The Court reached the conclusion that the employee was under a duty to inform his employer that there was a planned poaching raid upon the employer’s employee or client base. It did not accept that employees, in particular senior employees, could keep silent when they knew of a planned poaching raid. The Court went on to find that the employee had plainly acted in breach of his duty of fidelity towards the employer by formulating a plan with the competitor to entice away staff from the employer and then assisting with implementing that plan. It was irrelevant that the staff were entitled to leave on short notice, and that there would have been nothing to stop the employee from poaching once his own employment contract came to an end.

Enforcement of 12-Month Garden Leave Period

 In JM Finn & Co Ltd v Holliday [2013] EWHC 3450 (QB), the High Court considered whether to grant an injunction to enforce a contractual garden leave clause for the duration of a senior stockbroker’s 12 -onth notice period.

The employee (who claimed to be an “old fashioned stockbroker”) was subject to 12-months’ notice and an express garden leave provision. His attempt to negotiate an early exit in order to join a competitor to his employer failed. The employee then resigned and sought to claim constructive dismissal alleging that his employer had not continued to send him briefing notes to keep him abreast of market news.

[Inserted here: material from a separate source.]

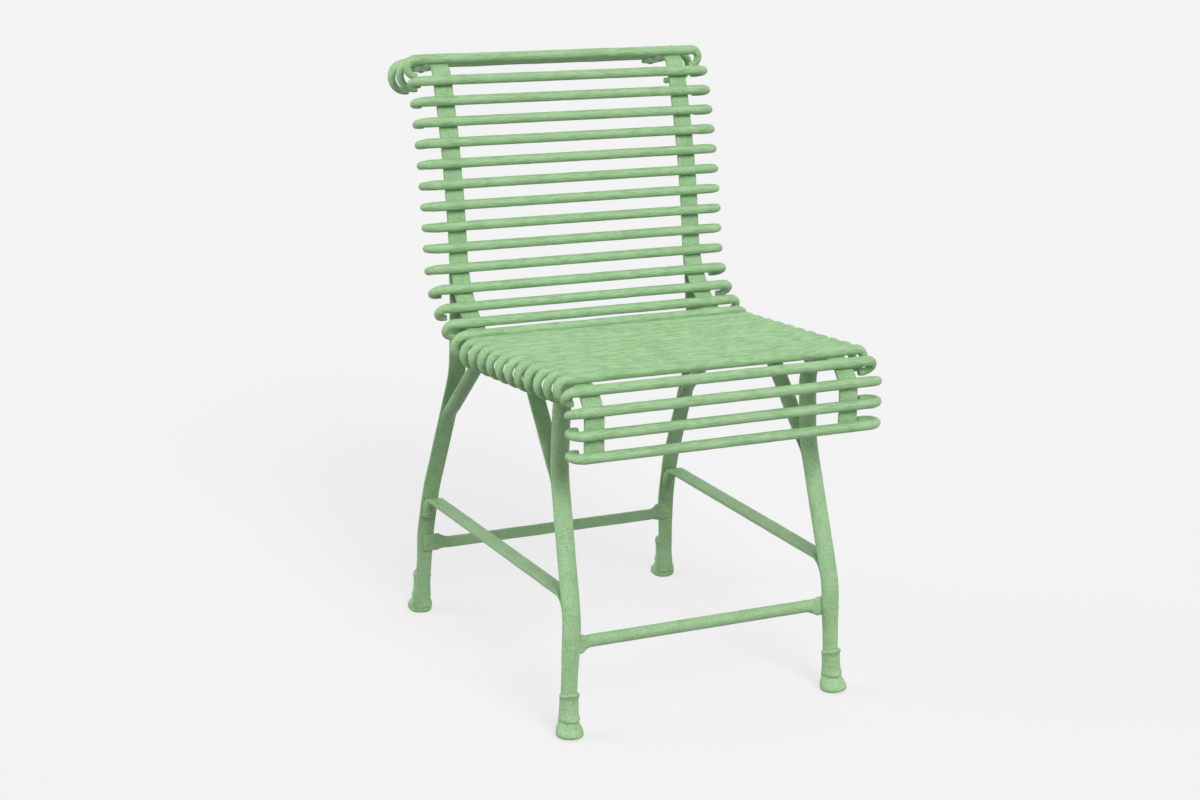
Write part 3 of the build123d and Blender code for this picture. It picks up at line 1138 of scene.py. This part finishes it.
@dataclass
class SideStrap:
    """Flat bar under the slats, bent into the side route."""

    route: SideRoute
    side: Side
    spread: float = 358.0
    width: float = 27.0
    tip_radius: float = 10.8
    tip_margin: float = 0.4
    edge_share: float = 0.97
    pace: float = 4.0
    tip_places: tuple[float, ...] = (0.0, 0.5, 1.2, 2.2, 3.6, 5.4, 7.6, 10.0)
    outline_points: int = 44
    bevel: float = 0.8
    hammering: Hammering = Hammering(0.30, 24.0, 0.10, 6.0, 5.1)

    def half_width(self, from_end: float) -> float:
        """Half of the width near a rounded tip.

        Args:
            from_end: Distance from the end.

        Returns:
            The half width.
        """
        half = self.width / 2
        if from_end >= self.tip_radius:
            return half
        rise = self.tip_radius - from_end
        round_off = math.sqrt(max(self.tip_radius ** 2 - rise * rise, 0.0))
        return half - self.tip_radius + round_off + self.tip_margin

    def build(self) -> bpy.types.Object:
        """Bend the strap.

        Returns:
            The strap.
        """
        total, thick = self.route.length(), self.route.strap_thick
        steps = round(total / self.pace)
        first = math.ceil(self.tip_places[-1] / self.pace)
        places = list(self.tip_places)
        places += [total * k / steps for k in range(first, steps - first + 1)]
        places += [total - end for end in self.tip_places[::-1]]
        rings = []
        for place in places:
            s = place - self.route.back_start()
            out = -self.route.toward_sitter(s)
            base = self.route.beside(s, -self.route.strap_face())
            half = self.half_width(min(place, total - place))
            section = HalfRound(2 * half, thick, thick * self.edge_share)
            ring = []
            for u, v in section.outline(self.outline_points):
                x = (self.spread / 2 + u) * self.side.value
                ring.append(Vector((x, base.y + out.y * v, base.z + out.z * v)))
            rings.append(ring)
        return Skin(rings).closed(self.bevel).mesh(f"side_strap_{self.side.word}", self.hammering)


@dataclass(frozen=True)
class LegPlan:
    """Sizes and lines of the legs and prongs on the right side.

    A leg's points are given as distance behind the front slats or the rear of the seat, and
    height.
    """

    route: SideRoute
    width: float = 26.0
    depth: float = 11.5
    edge: float = 2.0
    ankle_width: float = 22.6
    ankle_from: float = 72.0
    ankle_to: float = 125.0
    tip_from_share: float = 0.965
    tip_narrowing: float = 0.25
    tip_thinning: float = 0.22
    front: Stance = Stance(388.0, 2.29)
    rear: Stance = Stance(400.0, 2.18)
    lap_sink: float = 0.8
    head_clear: float = 4.7
    sole_plate: float = 5.0
    front_foot_back: float = 51.3
    front_shin_height: float = 150.0
    front_knee: Point2 = (109.3, 334.0)
    front_bends: tuple[float, ...] = (100.0, 140.0, 45.0)
    rear_foot_back: float = 224.3
    rear_points: tuple[Point2, ...] = (
        (216.3, 129.6), (199.4, 194.4), (112.4, 386.0), (118.8, 500.0)
    )
    rear_bends: tuple[float, ...] = (140.0, 250.0, 90.0, 120.0)
    prong_width: float = 23.5
    prong_depth: float = 10.5
    prong_taper_share: float = 0.24
    prong_edge_loss: float = 0.6
    prong_narrowing: float = 0.10
    prong_thinning: float = 0.84
    front_fork: Point2 = (283.0, 318.0)
    front_prong_back: float = 166.0
    front_prong_lap: float = 42.0
    front_prong_bends: Point2 = (70.0, 35.0)
    rear_fork: Point2 = (285.0, 320.0)
    rear_prong_back: float = 16.0
    rear_prong_bends: Point2 = (70.0, 32.0)
    front_leg_slat: int = 26
    front_prong_slat: int = 20
    rear_prong_slat: int = 17
    rear_leg_slat: int = 12
    side_bar_height: float = 184.0
    side_bar_tab: float = 36.0
    front_cross_height: float = 118.0
    rear_cross_height: float = 108.0

    def front_y(self) -> float:
        """Depth of the front slats' line."""
        return self.route.nodes()[Run.FRONT][0]

    def seat_rear_y(self) -> float:
        """Depth of the rear end of the flat seat."""
        return self.route.nodes()[Run.SEAT][0]

    def front_leg(self) -> RoundedLine:
        """Line of the front leg's flat."""
        foot = self.front_y() + self.front_foot_back
        knee = self.front_y() + self.front_knee[0]
        end = self.route.slat_under(self.front_leg_slat + 1, self.head_clear)
        points = (
            (foot, self.sole_plate),
            (foot, self.front_shin_height),
            (knee, self.front_knee[1]),
            self.route.under_strap(knee, self.lap_sink),
            self.route.under_strap(end, self.lap_sink),
        )
        return RoundedLine(points, self.front_bends)

    def rear_leg(self) -> RoundedLine:
        """Line of the rear leg's flat."""
        rear = self.seat_rear_y()
        s = self.route.slat_places()[self.rear_leg_slat - 1] + self.route.pitch() / 2
        end = self.route.beside(s, self.lap_sink - self.route.strap_back())
        points = ((self.rear_foot_back, self.sole_plate),) + self.rear_points
        spots = tuple((rear + back, height) for back, height in points)
        return RoundedLine(spots + ((end.y, end.z),), self.rear_bends)

    def front_prong(self) -> RoundedLine:
        """Line of the front prong's flat."""
        leg = self.front_leg()
        y = self.front_y() + self.front_foot_back + self.front_prong_back
        points = tuple(leg.off(height, -self.lap_sink) for height in self.front_fork) + (
            self.route.under_strap(y, self.lap_sink),
            self.route.under_strap(y + self.front_prong_lap, self.lap_sink),
        )
        return RoundedLine(points, self.front_prong_bends)

    def rear_prong(self) -> RoundedLine:
        """Line of the rear prong's flat."""
        leg = self.rear_leg()
        y = self.seat_rear_y() + self.rear_prong_back
        end = self.route.slat_under(self.rear_prong_slat + 1, self.head_clear)
        points = tuple(leg.off(height, self.lap_sink) for height in self.rear_fork) + (
            self.route.under_strap(y, self.lap_sink),
            self.route.under_strap(end, self.lap_sink),
        )
        return RoundedLine(points, self.rear_prong_bends)

    def leg(self, end: End) -> RoundedLine:
        """Line of a leg."""
        return self.front_leg() if end is End.FRONT else self.rear_leg()

    def prong(self, end: End) -> RoundedLine:
        """Line of a prong."""
        return self.front_prong() if end is End.FRONT else self.rear_prong()

    def stance(self, end: End) -> Stance:
        """Stance of a pair of legs."""
        return self.front if end is End.FRONT else self.rear

    def cross_height(self, end: End) -> float:
        """Height of a cross stretcher."""
        return self.front_cross_height if end is End.FRONT else self.rear_cross_height

    def facing(self, end: End) -> int:
        """Side of a leg's line on which its round lies."""
        return -1 if end is End.FRONT else 1

    def leg_section(self, point: Vector, share: float) -> HalfRound:
        """Section of a leg, drawn narrower at the ankle.

        Args:
            point: Point of its line.
            share: Share of the way from foot to top.

        Returns:
            The section.
        """
        rise = ease((point.z - self.ankle_from) / (self.ankle_to - self.ankle_from))
        width = self.ankle_width + (self.width - self.ankle_width) * rise
        tip = max(0.0, (share - self.tip_from_share) / (1 - self.tip_from_share))
        width *= 1 - self.tip_narrowing * tip * tip
        return HalfRound(width, self.depth * (1 - self.tip_thinning * tip), self.edge)

    def prong_section(self, point: Vector, share: float) -> HalfRound:
        """Section of a prong, tapered where it is riveted to the leg.

        Args:
            point: Point of its line, not used.
            share: Share of the way from the leg to the strap.

        Returns:
            The section.
        """
        low = max(0.0, 1 - share / self.prong_taper_share)
        width = self.prong_width * (1 - self.prong_narrowing * low * low)
        depth = self.prong_depth * (1 - self.prong_thinning * low)
        return HalfRound(width, depth, self.edge * (1 - self.prong_edge_loss * low))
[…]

The employer applied for an interim injunction to enforce the restrictions contained in the employer’s contract. The Court granted the interim injunction pending full trial. The injunction prohibited the employee from providing the employer’s client information to, or working for, any stockbroking firm as well as soliciting the employer’s existing or potential clients. Despite the injunction, the employee sought to divert business opportunities from his employer to the competitor and undermined the employer’s attempts to foster new relationships with clients.

This case went to a full trial. The Court extended the injunction until the expiry of the employee’s 12-month notice period. It considered that 12 months was a reasonable period of time for a stockbroking firm to establish itself with its clients. The Court rejected the argument that the employee had been constructively dismissed because it was concerned that this argument was deployed to avoid the notice period and garden leave. It repeatedly found the employee to be an unreliable witness. The employee had tried to divert a business opportunity from his former employer to his new employer, breaching the terms of the interim injunction. The case is an example of the Court finding a long period of garden leave to be reasonable in the circumstances.

Summary 

hese cases show how useful the duties of fidelity and garden leave can be in protecting an employer’s business when employees try to engage in competitive activity during their employment. The Court may be prepared to enforce strictly both express and implied terms of the employment contract in the face of blatant competitive activity by departing employees.

Restraint of trade cases are always highly context-specific. In practice, much is likely to depend on the seniority of the employees, the actions and intentions of the employees and the number of employees involved in a move. What is a reasonable period of restraint in one case will not always be reasonable in another, even if the two cases might share some similarities.